▸ WORK REQUIRED
Would you return all of this data exactly, leaving nothing out?

▸ RECORDED INFORMATION
— START —

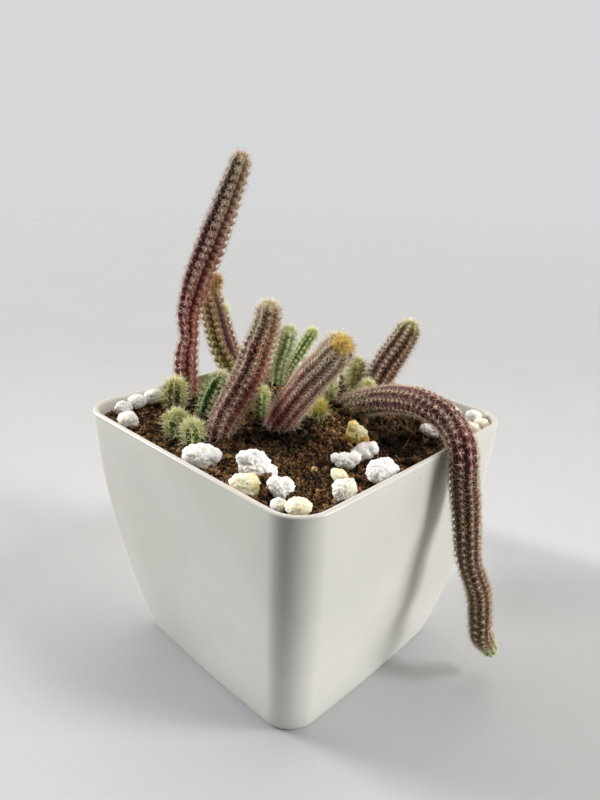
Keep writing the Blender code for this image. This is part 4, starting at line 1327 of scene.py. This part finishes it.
def stem_flesh_mesh(line):
    """Ribs and knobs raised on a tube round the line, with marks for the skin's colours."""
    stations = stem_stations(line)
    widest = max(radius for _, radius, _ in stations)
    columns = max(6, round(2.0 * math.pi * widest / line.ribs / COLUMN_WIDTH))
    around = line.ribs * columns
    angles = np.arange(around) * 2.0 * np.pi / around
    ribs_in = np.arange(around) / columns
    crest = 1.0 - np.abs(2.0 * (ribs_in - np.rint(ribs_in))) ** CREST_POWER
    rings = np.empty((len(stations), around, 3))
    marks = {name: np.empty((len(stations), around)) for name in ("along", "crest", "areole", "side")}
    for row, (distance, radius, relief) in enumerate(stations):
        place, _, tangent, side = line.locate(distance)
        other = tangent.cross(side)
        turned = angles + line.turn(distance)
        outward = np.outer(np.cos(turned), side) + np.outer(np.sin(turned), other)
        knob, reach = knob_shape(line, distance, max(radius, 0.5 * line.tip_radius), ribs_in)
        fall = VALLEY_DEPTH * (1.0 - crest) + KNOB_DEPTH * (1.0 - knob)
        rings[row] = np.array(place) + outward * (radius * (1.0 - relief * fall))[:, None]
        marks["along"][row] = distance / line.length
        marks["crest"][row] = 1.0 - (1.0 - knob) * relief
        marks["areole"][row] = np.exp(-(reach / AREOLE_SPOT) ** 2)
        marks["side"][row] = 0.5 + 0.5 * outward @ np.array(SCREEN_RIGHT)
    return wrap_grid(rings, marks)


def areole_stops(line):
    """Each areole of a stem as its rib, its distance along the line and its lift over the rounded tip."""
    stops = []
    for rib in range(line.ribs):
        shift = line.stagger(rib) % 1.0
        for row in range(line.rows + 1):
            stops.append((rib, line.start + (row - shift) * line.pitch, 0.0))
        for step, degrees in enumerate(DOME_STEPS):
            if degrees < DOME_THINNED or rib % 2 == step % 2:
                lift = math.radians(degrees)
                stops.append((rib, line.body_end + line.tip_radius * math.sin(lift), lift))
    return stops


def areoles(line):
    """Places, outward and forward directions of a stem's areoles, and their distance along it."""
    found = []
    for rib, distance, lift in areole_stops(line):
        place, radius, tangent, side = line.locate(distance)
        if lift:
            radius = line.tip_radius * math.cos(lift)
        angle = 2.0 * math.pi * rib / line.ribs + line.turn(distance)
        flat = side * math.cos(angle) + tangent.cross(side) * math.sin(angle)
        root = place + flat * radius
        if line.buried and root.z < soil_height(root.x, root.y) and abs(root.x) < POT_TOP_HALF:
            continue
        outward = flat * math.cos(lift) + tangent * math.sin(lift)
        forward = tangent * math.cos(lift) - flat * math.sin(lift)
        found.append((*root, *outward, *forward, distance))
    place, _, tangent, side = line.locate(line.length)
    found.append((*place, *tangent, *side, line.length))
    table = np.array(found)
    return table[:, 0:3], table[:, 3:6], table[:, 6:9], table[:, 9]


def clear_bristles(roots, ends):
    """Which bristles keep out of the pot's wall and the surface below."""
    reach = np.abs(ends[:, :2]).max(axis=1)
    half = np.array([pot_half_width(z) for z in ends[:, 2]])
    near_wall = (reach < half + BRISTLE_WALL_GAP) & (reach > half - POT_WALL - BRISTLE_WALL_GAP)
    through = (np.abs(roots[:, :2]).max(axis=1) > half) & (reach < half)
    below_rim = ends[:, 2] < POT_HEIGHT
    return ~(near_wall & below_rim) & ~(through & below_rim) & (ends[:, 2] > BRISTLE_FLOOR_GAP)


def bristle_hue(name, line, distances, outward):
    """Hue of the bristles at each areole: between the left and right side of the stem, from foot to tip."""
    stops = BRISTLE_HUES[name]
    shares = [stop[0] for stop in stops]
    left = np.interp(distances / line.length, shares, [stop[1] for stop in stops])
    right = np.interp(distances / line.length, shares, [stop[2] for stop in stops])
    side = np.clip(0.5 + BRISTLE_HUE_CONTRAST * outward @ np.array(SCREEN_RIGHT), 0.0, 1.0)
    return left + (right - left) * side


def bristle_growth(name, line, distances):
    """The share of its length that a bristle keeps near a bare tip, and its growth at a shaggy foot."""
    bare = np.clip(1.0 - (line.length - distances) / BARE_LENGTH, 0.0, 1.0) ** 0.5
    shaggy = np.clip(1.0 - (distances - line.buried) / SHAGGY_LENGTH, 0.0, 1.0) ** 0.5
    return 1.0 - bare * BARE_TIPS.get(name, 0.0), 1.0 + shaggy * SHAGGY_FEET.get(name, 0.0)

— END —

▸ SOLUTION
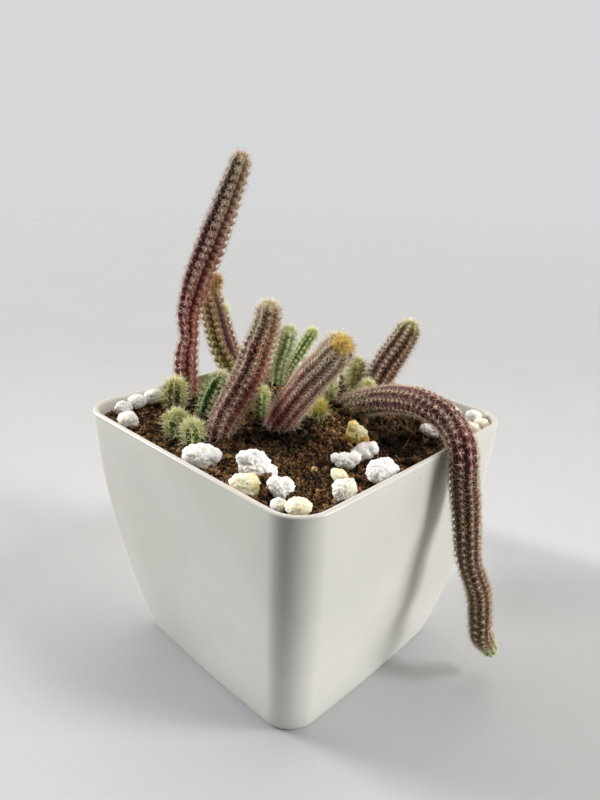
Keep writing the Blender code for this image. This is part 4, starting at line 1327 of scene.py. This part finishes it.
def stem_flesh_mesh(line):
    """Ribs and knobs raised on a tube round the line, with marks for the skin's colours."""
    stations = stem_stations(line)
    widest = max(radius for _, radius, _ in stations)
    columns = max(6, round(2.0 * math.pi * widest / line.ribs / COLUMN_WIDTH))
    around = line.ribs * columns
    angles = np.arange(around) * 2.0 * np.pi / around
    ribs_in = np.arange(around) / columns
    crest = 1.0 - np.abs(2.0 * (ribs_in - np.rint(ribs_in))) ** CREST_POWER
    rings = np.empty((len(stations), around, 3))
    marks = {name: np.empty((len(stations), around)) for name in ("along", "crest", "areole", "side")}
    for row, (distance, radius, relief) in enumerate(stations):
        place, _, tangent, side = line.locate(distance)
        other = tangent.cross(side)
        turned = angles + line.turn(distance)
        outward = np.outer(np.cos(turned), side) + np.outer(np.sin(turned), other)
        knob, reach = knob_shape(line, distance, max(radius, 0.5 * line.tip_radius), ribs_in)
        fall = VALLEY_DEPTH * (1.0 - crest) + KNOB_DEPTH * (1.0 - knob)
        rings[row] = np.array(place) + outward * (radius * (1.0 - relief * fall))[:, None]
        marks["along"][row] = distance / line.length
        marks["crest"][row] = 1.0 - (1.0 - knob) * relief
        marks["areole"][row] = np.exp(-(reach / AREOLE_SPOT) ** 2)
        marks["side"][row] = 0.5 + 0.5 * outward @ np.array(SCREEN_RIGHT)
    return wrap_grid(rings, marks)


def areole_stops(line):
    """Each areole of a stem as its rib, its distance along the line and its lift over the rounded tip."""
    stops = []
    for rib in range(line.ribs):
        shift = line.stagger(rib) % 1.0
        for row in range(line.rows + 1):
            stops.append((rib, line.start + (row - shift) * line.pitch, 0.0))
        for step, degrees in enumerate(DOME_STEPS):
            if degrees < DOME_THINNED or rib % 2 == step % 2:
                lift = math.radians(degrees)
                stops.append((rib, line.body_end + line.tip_radius * math.sin(lift), lift))
    return stops


def areoles(line):
    """Places, outward and forward directions of a stem's areoles, and their distance along it."""
    found = []
    for rib, distance, lift in areole_stops(line):
        place, radius, tangent, side = line.locate(distance)
        if lift:
            radius = line.tip_radius * math.cos(lift)
        angle = 2.0 * math.pi * rib / line.ribs + line.turn(distance)
        flat = side * math.cos(angle) + tangent.cross(side) * math.sin(angle)
        root = place + flat * radius
        if line.buried and root.z < soil_height(root.x, root.y) and abs(root.x) < POT_TOP_HALF:
            continue
        outward = flat * math.cos(lift) + tangent * math.sin(lift)
        forward = tangent * math.cos(lift) - flat * math.sin(lift)
        found.append((*root, *outward, *forward, distance))
    place, _, tangent, side = line.locate(line.length)
    found.append((*place, *tangent, *side, line.length))
    table = np.array(found)
    return table[:, 0:3], table[:, 3:6], table[:, 6:9], table[:, 9]


def clear_bristles(roots, ends):
    """Which bristles keep out of the pot's wall and the surface below."""
    reach = np.abs(ends[:, :2]).max(axis=1)
    half = np.array([pot_half_width(z) for z in ends[:, 2]])
    near_wall = (reach < half + BRISTLE_WALL_GAP) & (reach > half - POT_WALL - BRISTLE_WALL_GAP)
    through = (np.abs(roots[:, :2]).max(axis=1) > half) & (reach < half)
    below_rim = ends[:, 2] < POT_HEIGHT
    return ~(near_wall & below_rim) & ~(through & below_rim) & (ends[:, 2] > BRISTLE_FLOOR_GAP)


def bristle_hue(name, line, distances, outward):
    """Hue of the bristles at each areole: between the left and right side of the stem, from foot to tip."""
    stops = BRISTLE_HUES[name]
    shares = [stop[0] for stop in stops]
    left = np.interp(distances / line.length, shares, [stop[1] for stop in stops])
    right = np.interp(distances / line.length, shares, [stop[2] for stop in stops])
    side = np.clip(0.5 + BRISTLE_HUE_CONTRAST * outward @ np.array(SCREEN_RIGHT), 0.0, 1.0)
    return left + (right - left) * side


def bristle_growth(name, line, distances):
    """The share of its length that a bristle keeps near a bare tip, and its growth at a shaggy foot."""
    bare = np.clip(1.0 - (line.length - distances) / BARE_LENGTH, 0.0, 1.0) ** 0.5
    shaggy = np.clip(1.0 - (distances - line.buried) / SHAGGY_LENGTH, 0.0, 1.0) ** 0.5
    return 1.0 - bare * BARE_TIPS.get(name, 0.0), 1.0 + shaggy * SHAGGY_FEET.get(name, 0.0)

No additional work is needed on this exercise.